**EXERCISE REQUIREMENTS:**
Nothing should be output except the lines from the one containing "# The origin" through the one containing "bpy.data.objects.remove(obj)", both ends included, each repeated exactly.

**Rows from a 3D modeling dataset:**
_ _ _ _ _ _ _

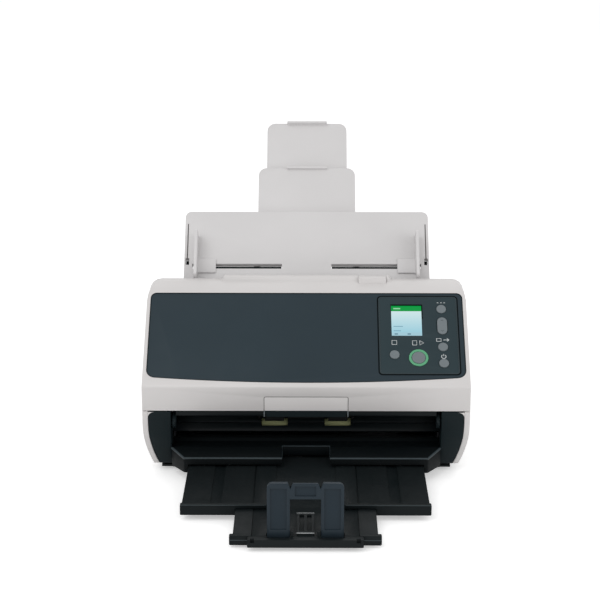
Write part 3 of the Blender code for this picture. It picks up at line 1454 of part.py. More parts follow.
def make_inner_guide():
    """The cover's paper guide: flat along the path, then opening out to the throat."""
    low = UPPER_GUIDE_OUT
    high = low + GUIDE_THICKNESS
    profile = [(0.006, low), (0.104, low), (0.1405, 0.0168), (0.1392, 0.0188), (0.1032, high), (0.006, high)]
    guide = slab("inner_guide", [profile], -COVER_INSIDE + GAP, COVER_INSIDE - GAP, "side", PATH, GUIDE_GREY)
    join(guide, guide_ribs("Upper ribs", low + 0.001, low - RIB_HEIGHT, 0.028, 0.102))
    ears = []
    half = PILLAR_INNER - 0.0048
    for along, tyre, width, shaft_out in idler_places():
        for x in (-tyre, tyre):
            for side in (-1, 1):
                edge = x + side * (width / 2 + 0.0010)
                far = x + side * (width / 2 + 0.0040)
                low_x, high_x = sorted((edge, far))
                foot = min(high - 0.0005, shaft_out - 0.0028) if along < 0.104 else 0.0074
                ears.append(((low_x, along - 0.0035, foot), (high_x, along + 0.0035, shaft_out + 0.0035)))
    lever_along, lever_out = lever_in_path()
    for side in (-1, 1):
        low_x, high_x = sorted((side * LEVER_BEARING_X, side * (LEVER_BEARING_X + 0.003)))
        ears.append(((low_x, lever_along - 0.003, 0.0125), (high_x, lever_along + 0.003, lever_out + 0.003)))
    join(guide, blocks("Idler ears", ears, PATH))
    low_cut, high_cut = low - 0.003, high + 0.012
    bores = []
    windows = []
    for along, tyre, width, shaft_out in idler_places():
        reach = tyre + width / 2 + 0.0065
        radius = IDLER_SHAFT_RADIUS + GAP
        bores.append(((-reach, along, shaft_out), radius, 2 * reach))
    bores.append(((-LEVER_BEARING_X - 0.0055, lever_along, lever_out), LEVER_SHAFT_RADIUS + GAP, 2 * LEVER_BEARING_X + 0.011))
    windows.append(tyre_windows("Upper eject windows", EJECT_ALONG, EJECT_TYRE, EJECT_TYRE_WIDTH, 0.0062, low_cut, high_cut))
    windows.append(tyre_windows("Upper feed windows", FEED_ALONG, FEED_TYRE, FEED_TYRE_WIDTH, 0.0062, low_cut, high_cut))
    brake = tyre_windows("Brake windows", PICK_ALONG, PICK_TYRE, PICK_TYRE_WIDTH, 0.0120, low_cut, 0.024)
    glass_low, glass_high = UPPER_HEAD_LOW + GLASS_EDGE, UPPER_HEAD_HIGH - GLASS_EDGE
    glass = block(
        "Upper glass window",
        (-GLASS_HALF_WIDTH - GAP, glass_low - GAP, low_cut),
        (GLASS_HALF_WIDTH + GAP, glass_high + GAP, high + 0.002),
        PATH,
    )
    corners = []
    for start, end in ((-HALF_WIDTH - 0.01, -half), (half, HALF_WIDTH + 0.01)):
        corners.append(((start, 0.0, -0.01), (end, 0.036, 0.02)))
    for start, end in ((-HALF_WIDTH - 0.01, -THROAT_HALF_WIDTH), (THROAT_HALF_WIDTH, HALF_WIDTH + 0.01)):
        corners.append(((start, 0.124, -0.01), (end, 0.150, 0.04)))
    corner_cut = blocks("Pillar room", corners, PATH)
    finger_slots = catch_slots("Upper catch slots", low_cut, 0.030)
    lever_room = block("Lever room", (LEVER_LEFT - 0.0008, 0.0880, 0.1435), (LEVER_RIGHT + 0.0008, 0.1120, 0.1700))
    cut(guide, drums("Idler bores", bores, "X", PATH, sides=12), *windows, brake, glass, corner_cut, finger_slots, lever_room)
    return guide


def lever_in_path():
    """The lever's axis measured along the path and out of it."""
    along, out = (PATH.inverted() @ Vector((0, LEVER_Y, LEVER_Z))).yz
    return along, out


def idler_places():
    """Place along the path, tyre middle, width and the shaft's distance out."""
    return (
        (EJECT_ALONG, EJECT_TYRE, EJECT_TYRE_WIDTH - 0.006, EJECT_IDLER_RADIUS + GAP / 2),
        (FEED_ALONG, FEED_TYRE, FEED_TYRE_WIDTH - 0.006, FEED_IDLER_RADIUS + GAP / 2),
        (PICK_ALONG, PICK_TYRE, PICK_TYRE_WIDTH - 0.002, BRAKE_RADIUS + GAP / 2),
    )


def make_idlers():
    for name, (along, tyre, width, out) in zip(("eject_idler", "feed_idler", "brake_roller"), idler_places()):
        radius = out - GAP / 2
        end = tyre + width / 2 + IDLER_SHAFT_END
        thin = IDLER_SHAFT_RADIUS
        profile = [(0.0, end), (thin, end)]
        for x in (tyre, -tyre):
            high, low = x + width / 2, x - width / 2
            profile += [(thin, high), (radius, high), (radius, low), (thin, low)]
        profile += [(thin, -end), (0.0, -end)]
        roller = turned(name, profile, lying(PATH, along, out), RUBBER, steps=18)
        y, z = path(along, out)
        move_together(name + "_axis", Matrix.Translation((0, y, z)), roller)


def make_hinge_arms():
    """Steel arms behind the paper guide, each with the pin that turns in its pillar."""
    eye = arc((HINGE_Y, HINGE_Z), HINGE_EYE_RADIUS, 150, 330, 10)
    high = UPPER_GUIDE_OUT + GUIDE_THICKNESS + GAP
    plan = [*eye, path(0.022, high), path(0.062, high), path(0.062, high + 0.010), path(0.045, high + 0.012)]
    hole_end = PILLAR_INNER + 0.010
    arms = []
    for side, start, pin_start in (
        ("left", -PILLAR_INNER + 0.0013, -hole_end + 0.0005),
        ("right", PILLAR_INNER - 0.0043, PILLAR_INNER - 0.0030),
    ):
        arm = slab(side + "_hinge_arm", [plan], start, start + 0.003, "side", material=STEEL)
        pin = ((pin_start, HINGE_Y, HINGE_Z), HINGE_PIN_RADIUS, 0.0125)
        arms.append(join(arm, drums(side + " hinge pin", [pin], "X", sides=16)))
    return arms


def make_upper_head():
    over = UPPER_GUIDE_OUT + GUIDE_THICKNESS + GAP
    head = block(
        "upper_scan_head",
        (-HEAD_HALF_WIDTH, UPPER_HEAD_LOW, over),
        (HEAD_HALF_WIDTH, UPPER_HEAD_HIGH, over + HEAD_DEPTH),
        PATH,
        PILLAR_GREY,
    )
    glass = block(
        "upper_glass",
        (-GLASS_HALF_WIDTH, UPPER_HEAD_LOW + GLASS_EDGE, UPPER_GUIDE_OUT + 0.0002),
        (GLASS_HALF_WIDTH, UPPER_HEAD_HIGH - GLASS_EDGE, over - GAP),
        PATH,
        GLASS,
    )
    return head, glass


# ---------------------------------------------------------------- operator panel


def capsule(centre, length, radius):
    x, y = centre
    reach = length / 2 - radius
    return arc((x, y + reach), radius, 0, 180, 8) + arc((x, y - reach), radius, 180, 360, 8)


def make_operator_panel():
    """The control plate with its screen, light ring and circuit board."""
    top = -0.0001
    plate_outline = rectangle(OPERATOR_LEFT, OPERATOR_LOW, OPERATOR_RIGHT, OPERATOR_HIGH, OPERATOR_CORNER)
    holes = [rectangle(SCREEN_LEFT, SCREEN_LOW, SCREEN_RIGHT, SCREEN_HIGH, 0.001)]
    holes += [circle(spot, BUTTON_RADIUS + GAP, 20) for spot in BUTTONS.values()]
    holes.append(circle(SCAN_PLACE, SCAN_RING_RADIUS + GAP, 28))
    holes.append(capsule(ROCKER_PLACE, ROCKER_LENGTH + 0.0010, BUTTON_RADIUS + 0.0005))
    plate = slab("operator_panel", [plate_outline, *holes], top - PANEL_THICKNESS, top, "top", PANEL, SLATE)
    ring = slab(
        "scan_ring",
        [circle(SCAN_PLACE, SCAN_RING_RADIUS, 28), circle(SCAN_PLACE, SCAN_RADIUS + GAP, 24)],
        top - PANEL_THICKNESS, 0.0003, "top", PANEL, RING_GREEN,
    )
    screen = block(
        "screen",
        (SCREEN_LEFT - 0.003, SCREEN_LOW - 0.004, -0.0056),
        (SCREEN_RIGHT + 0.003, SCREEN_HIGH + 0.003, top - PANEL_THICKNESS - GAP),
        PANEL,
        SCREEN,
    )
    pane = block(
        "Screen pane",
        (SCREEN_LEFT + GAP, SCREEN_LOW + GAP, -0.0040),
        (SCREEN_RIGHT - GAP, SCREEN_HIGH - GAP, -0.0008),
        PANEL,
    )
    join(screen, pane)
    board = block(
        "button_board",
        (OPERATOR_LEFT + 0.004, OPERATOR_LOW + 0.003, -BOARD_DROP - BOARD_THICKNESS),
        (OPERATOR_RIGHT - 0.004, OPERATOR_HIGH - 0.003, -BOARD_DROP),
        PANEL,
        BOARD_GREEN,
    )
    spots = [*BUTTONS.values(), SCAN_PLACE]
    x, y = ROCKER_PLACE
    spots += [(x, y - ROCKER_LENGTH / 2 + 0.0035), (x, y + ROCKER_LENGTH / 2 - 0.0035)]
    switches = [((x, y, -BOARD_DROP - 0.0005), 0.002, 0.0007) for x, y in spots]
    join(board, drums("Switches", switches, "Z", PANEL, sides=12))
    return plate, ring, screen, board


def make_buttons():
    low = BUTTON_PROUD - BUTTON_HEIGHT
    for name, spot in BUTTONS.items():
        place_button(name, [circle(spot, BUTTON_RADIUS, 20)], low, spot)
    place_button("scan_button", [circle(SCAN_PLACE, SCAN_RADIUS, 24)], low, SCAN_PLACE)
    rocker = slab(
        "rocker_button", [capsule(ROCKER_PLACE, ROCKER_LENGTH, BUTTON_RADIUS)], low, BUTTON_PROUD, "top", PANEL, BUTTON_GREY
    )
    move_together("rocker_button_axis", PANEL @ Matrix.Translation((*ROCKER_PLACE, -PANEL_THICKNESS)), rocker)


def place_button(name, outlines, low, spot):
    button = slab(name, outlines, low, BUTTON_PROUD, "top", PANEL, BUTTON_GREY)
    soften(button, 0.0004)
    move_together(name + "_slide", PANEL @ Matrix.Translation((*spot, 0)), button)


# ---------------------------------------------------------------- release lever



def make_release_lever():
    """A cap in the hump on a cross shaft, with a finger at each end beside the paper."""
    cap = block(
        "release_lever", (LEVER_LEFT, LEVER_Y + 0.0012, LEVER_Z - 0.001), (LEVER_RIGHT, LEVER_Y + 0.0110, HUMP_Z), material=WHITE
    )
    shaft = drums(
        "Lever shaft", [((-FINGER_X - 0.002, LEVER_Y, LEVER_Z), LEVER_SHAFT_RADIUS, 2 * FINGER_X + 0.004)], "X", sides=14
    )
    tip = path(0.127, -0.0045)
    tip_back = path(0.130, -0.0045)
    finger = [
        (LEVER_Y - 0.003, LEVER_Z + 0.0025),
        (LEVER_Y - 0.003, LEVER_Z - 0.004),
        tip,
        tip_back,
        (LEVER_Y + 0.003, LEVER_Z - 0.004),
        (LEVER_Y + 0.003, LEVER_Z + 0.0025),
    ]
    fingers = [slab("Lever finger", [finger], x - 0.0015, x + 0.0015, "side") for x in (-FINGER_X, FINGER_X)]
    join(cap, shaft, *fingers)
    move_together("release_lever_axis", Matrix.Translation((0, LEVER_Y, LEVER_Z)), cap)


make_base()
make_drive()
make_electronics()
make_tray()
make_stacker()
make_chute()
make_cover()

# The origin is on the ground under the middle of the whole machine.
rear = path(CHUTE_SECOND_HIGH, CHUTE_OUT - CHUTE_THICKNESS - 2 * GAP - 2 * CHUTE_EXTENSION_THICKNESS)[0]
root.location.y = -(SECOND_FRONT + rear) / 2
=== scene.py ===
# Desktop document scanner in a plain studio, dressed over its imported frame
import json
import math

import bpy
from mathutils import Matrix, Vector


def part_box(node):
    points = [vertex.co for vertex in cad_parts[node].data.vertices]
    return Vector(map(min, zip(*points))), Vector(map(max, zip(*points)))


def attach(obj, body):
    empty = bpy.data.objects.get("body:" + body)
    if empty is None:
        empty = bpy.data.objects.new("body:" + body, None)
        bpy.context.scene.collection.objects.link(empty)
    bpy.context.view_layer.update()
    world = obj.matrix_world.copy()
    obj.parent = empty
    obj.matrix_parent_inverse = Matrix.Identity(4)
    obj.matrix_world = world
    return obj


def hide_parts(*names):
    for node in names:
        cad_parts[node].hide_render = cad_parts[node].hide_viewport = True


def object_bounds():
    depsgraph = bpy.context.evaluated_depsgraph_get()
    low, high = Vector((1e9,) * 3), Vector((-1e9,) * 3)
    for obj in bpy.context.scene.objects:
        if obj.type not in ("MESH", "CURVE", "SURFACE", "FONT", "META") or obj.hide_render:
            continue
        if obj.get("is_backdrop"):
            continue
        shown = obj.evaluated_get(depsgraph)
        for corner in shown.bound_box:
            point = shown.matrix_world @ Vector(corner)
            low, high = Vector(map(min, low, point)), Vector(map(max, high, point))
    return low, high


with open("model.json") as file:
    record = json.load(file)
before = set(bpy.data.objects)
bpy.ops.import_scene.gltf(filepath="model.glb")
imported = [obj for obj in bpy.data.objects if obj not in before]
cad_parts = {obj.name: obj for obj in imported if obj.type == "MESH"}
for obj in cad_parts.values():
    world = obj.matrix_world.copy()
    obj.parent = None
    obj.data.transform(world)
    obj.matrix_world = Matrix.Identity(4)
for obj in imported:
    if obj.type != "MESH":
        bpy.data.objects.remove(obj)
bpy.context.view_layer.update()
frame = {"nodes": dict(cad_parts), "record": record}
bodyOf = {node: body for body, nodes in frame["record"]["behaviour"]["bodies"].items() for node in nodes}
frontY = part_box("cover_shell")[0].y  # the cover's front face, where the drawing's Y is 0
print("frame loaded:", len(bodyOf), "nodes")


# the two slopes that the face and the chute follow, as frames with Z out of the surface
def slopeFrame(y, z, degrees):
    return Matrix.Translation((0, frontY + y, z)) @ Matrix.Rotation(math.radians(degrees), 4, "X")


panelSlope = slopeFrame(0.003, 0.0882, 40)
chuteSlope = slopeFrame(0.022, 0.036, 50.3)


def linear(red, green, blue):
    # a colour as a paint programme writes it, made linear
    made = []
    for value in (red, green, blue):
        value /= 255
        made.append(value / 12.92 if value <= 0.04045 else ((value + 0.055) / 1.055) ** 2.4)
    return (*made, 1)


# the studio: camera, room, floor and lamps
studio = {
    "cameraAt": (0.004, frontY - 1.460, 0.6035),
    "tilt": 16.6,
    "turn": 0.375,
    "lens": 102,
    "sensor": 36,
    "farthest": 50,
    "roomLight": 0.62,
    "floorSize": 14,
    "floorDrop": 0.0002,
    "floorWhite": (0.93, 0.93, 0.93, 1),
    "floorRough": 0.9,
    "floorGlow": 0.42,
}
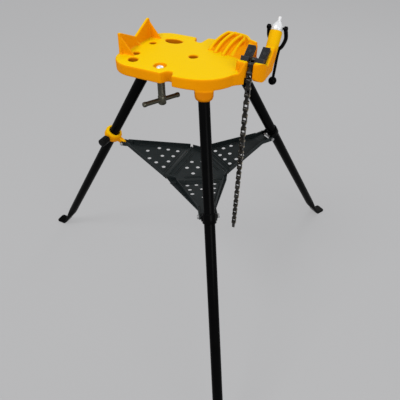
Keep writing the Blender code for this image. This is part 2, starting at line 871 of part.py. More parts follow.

_ _ _ _ _ _ _

**SOLUTION TO THE PROBLEM:**
# The origin is on the ground under the middle of the whole machine.
rear = path(CHUTE_SECOND_HIGH, CHUTE_OUT - CHUTE_THICKNESS - 2 * GAP - 2 * CHUTE_EXTENSION_THICKNESS)[0]
root.location.y = -(SECOND_FRONT + rear) / 2
=== scene.py ===
# Desktop document scanner in a plain studio, dressed over its imported frame
import json
import math

import bpy
from mathutils import Matrix, Vector


def part_box(node):
    points = [vertex.co for vertex in cad_parts[node].data.vertices]
    return Vector(map(min, zip(*points))), Vector(map(max, zip(*points)))


def attach(obj, body):
    empty = bpy.data.objects.get("body:" + body)
    if empty is None:
        empty = bpy.data.objects.new("body:" + body, None)
        bpy.context.scene.collection.objects.link(empty)
    bpy.context.view_layer.update()
    world = obj.matrix_world.copy()
    obj.parent = empty
    obj.matrix_parent_inverse = Matrix.Identity(4)
    obj.matrix_world = world
    return obj


def hide_parts(*names):
    for node in names:
        cad_parts[node].hide_render = cad_parts[node].hide_viewport = True


def object_bounds():
    depsgraph = bpy.context.evaluated_depsgraph_get()
    low, high = Vector((1e9,) * 3), Vector((-1e9,) * 3)
    for obj in bpy.context.scene.objects:
        if obj.type not in ("MESH", "CURVE", "SURFACE", "FONT", "META") or obj.hide_render:
            continue
        if obj.get("is_backdrop"):
            continue
        shown = obj.evaluated_get(depsgraph)
        for corner in shown.bound_box:
            point = shown.matrix_world @ Vector(corner)
            low, high = Vector(map(min, low, point)), Vector(map(max, high, point))
    return low, high


with open("model.json") as file:
    record = json.load(file)
before = set(bpy.data.objects)
bpy.ops.import_scene.gltf(filepath="model.glb")
imported = [obj for obj in bpy.data.objects if obj not in before]
cad_parts = {obj.name: obj for obj in imported if obj.type == "MESH"}
for obj in cad_parts.values():
    world = obj.matrix_world.copy()
    obj.parent = None
    obj.data.transform(world)
    obj.matrix_world = Matrix.Identity(4)
for obj in imported:
    if obj.type != "MESH":
        bpy.data.objects.remove(obj)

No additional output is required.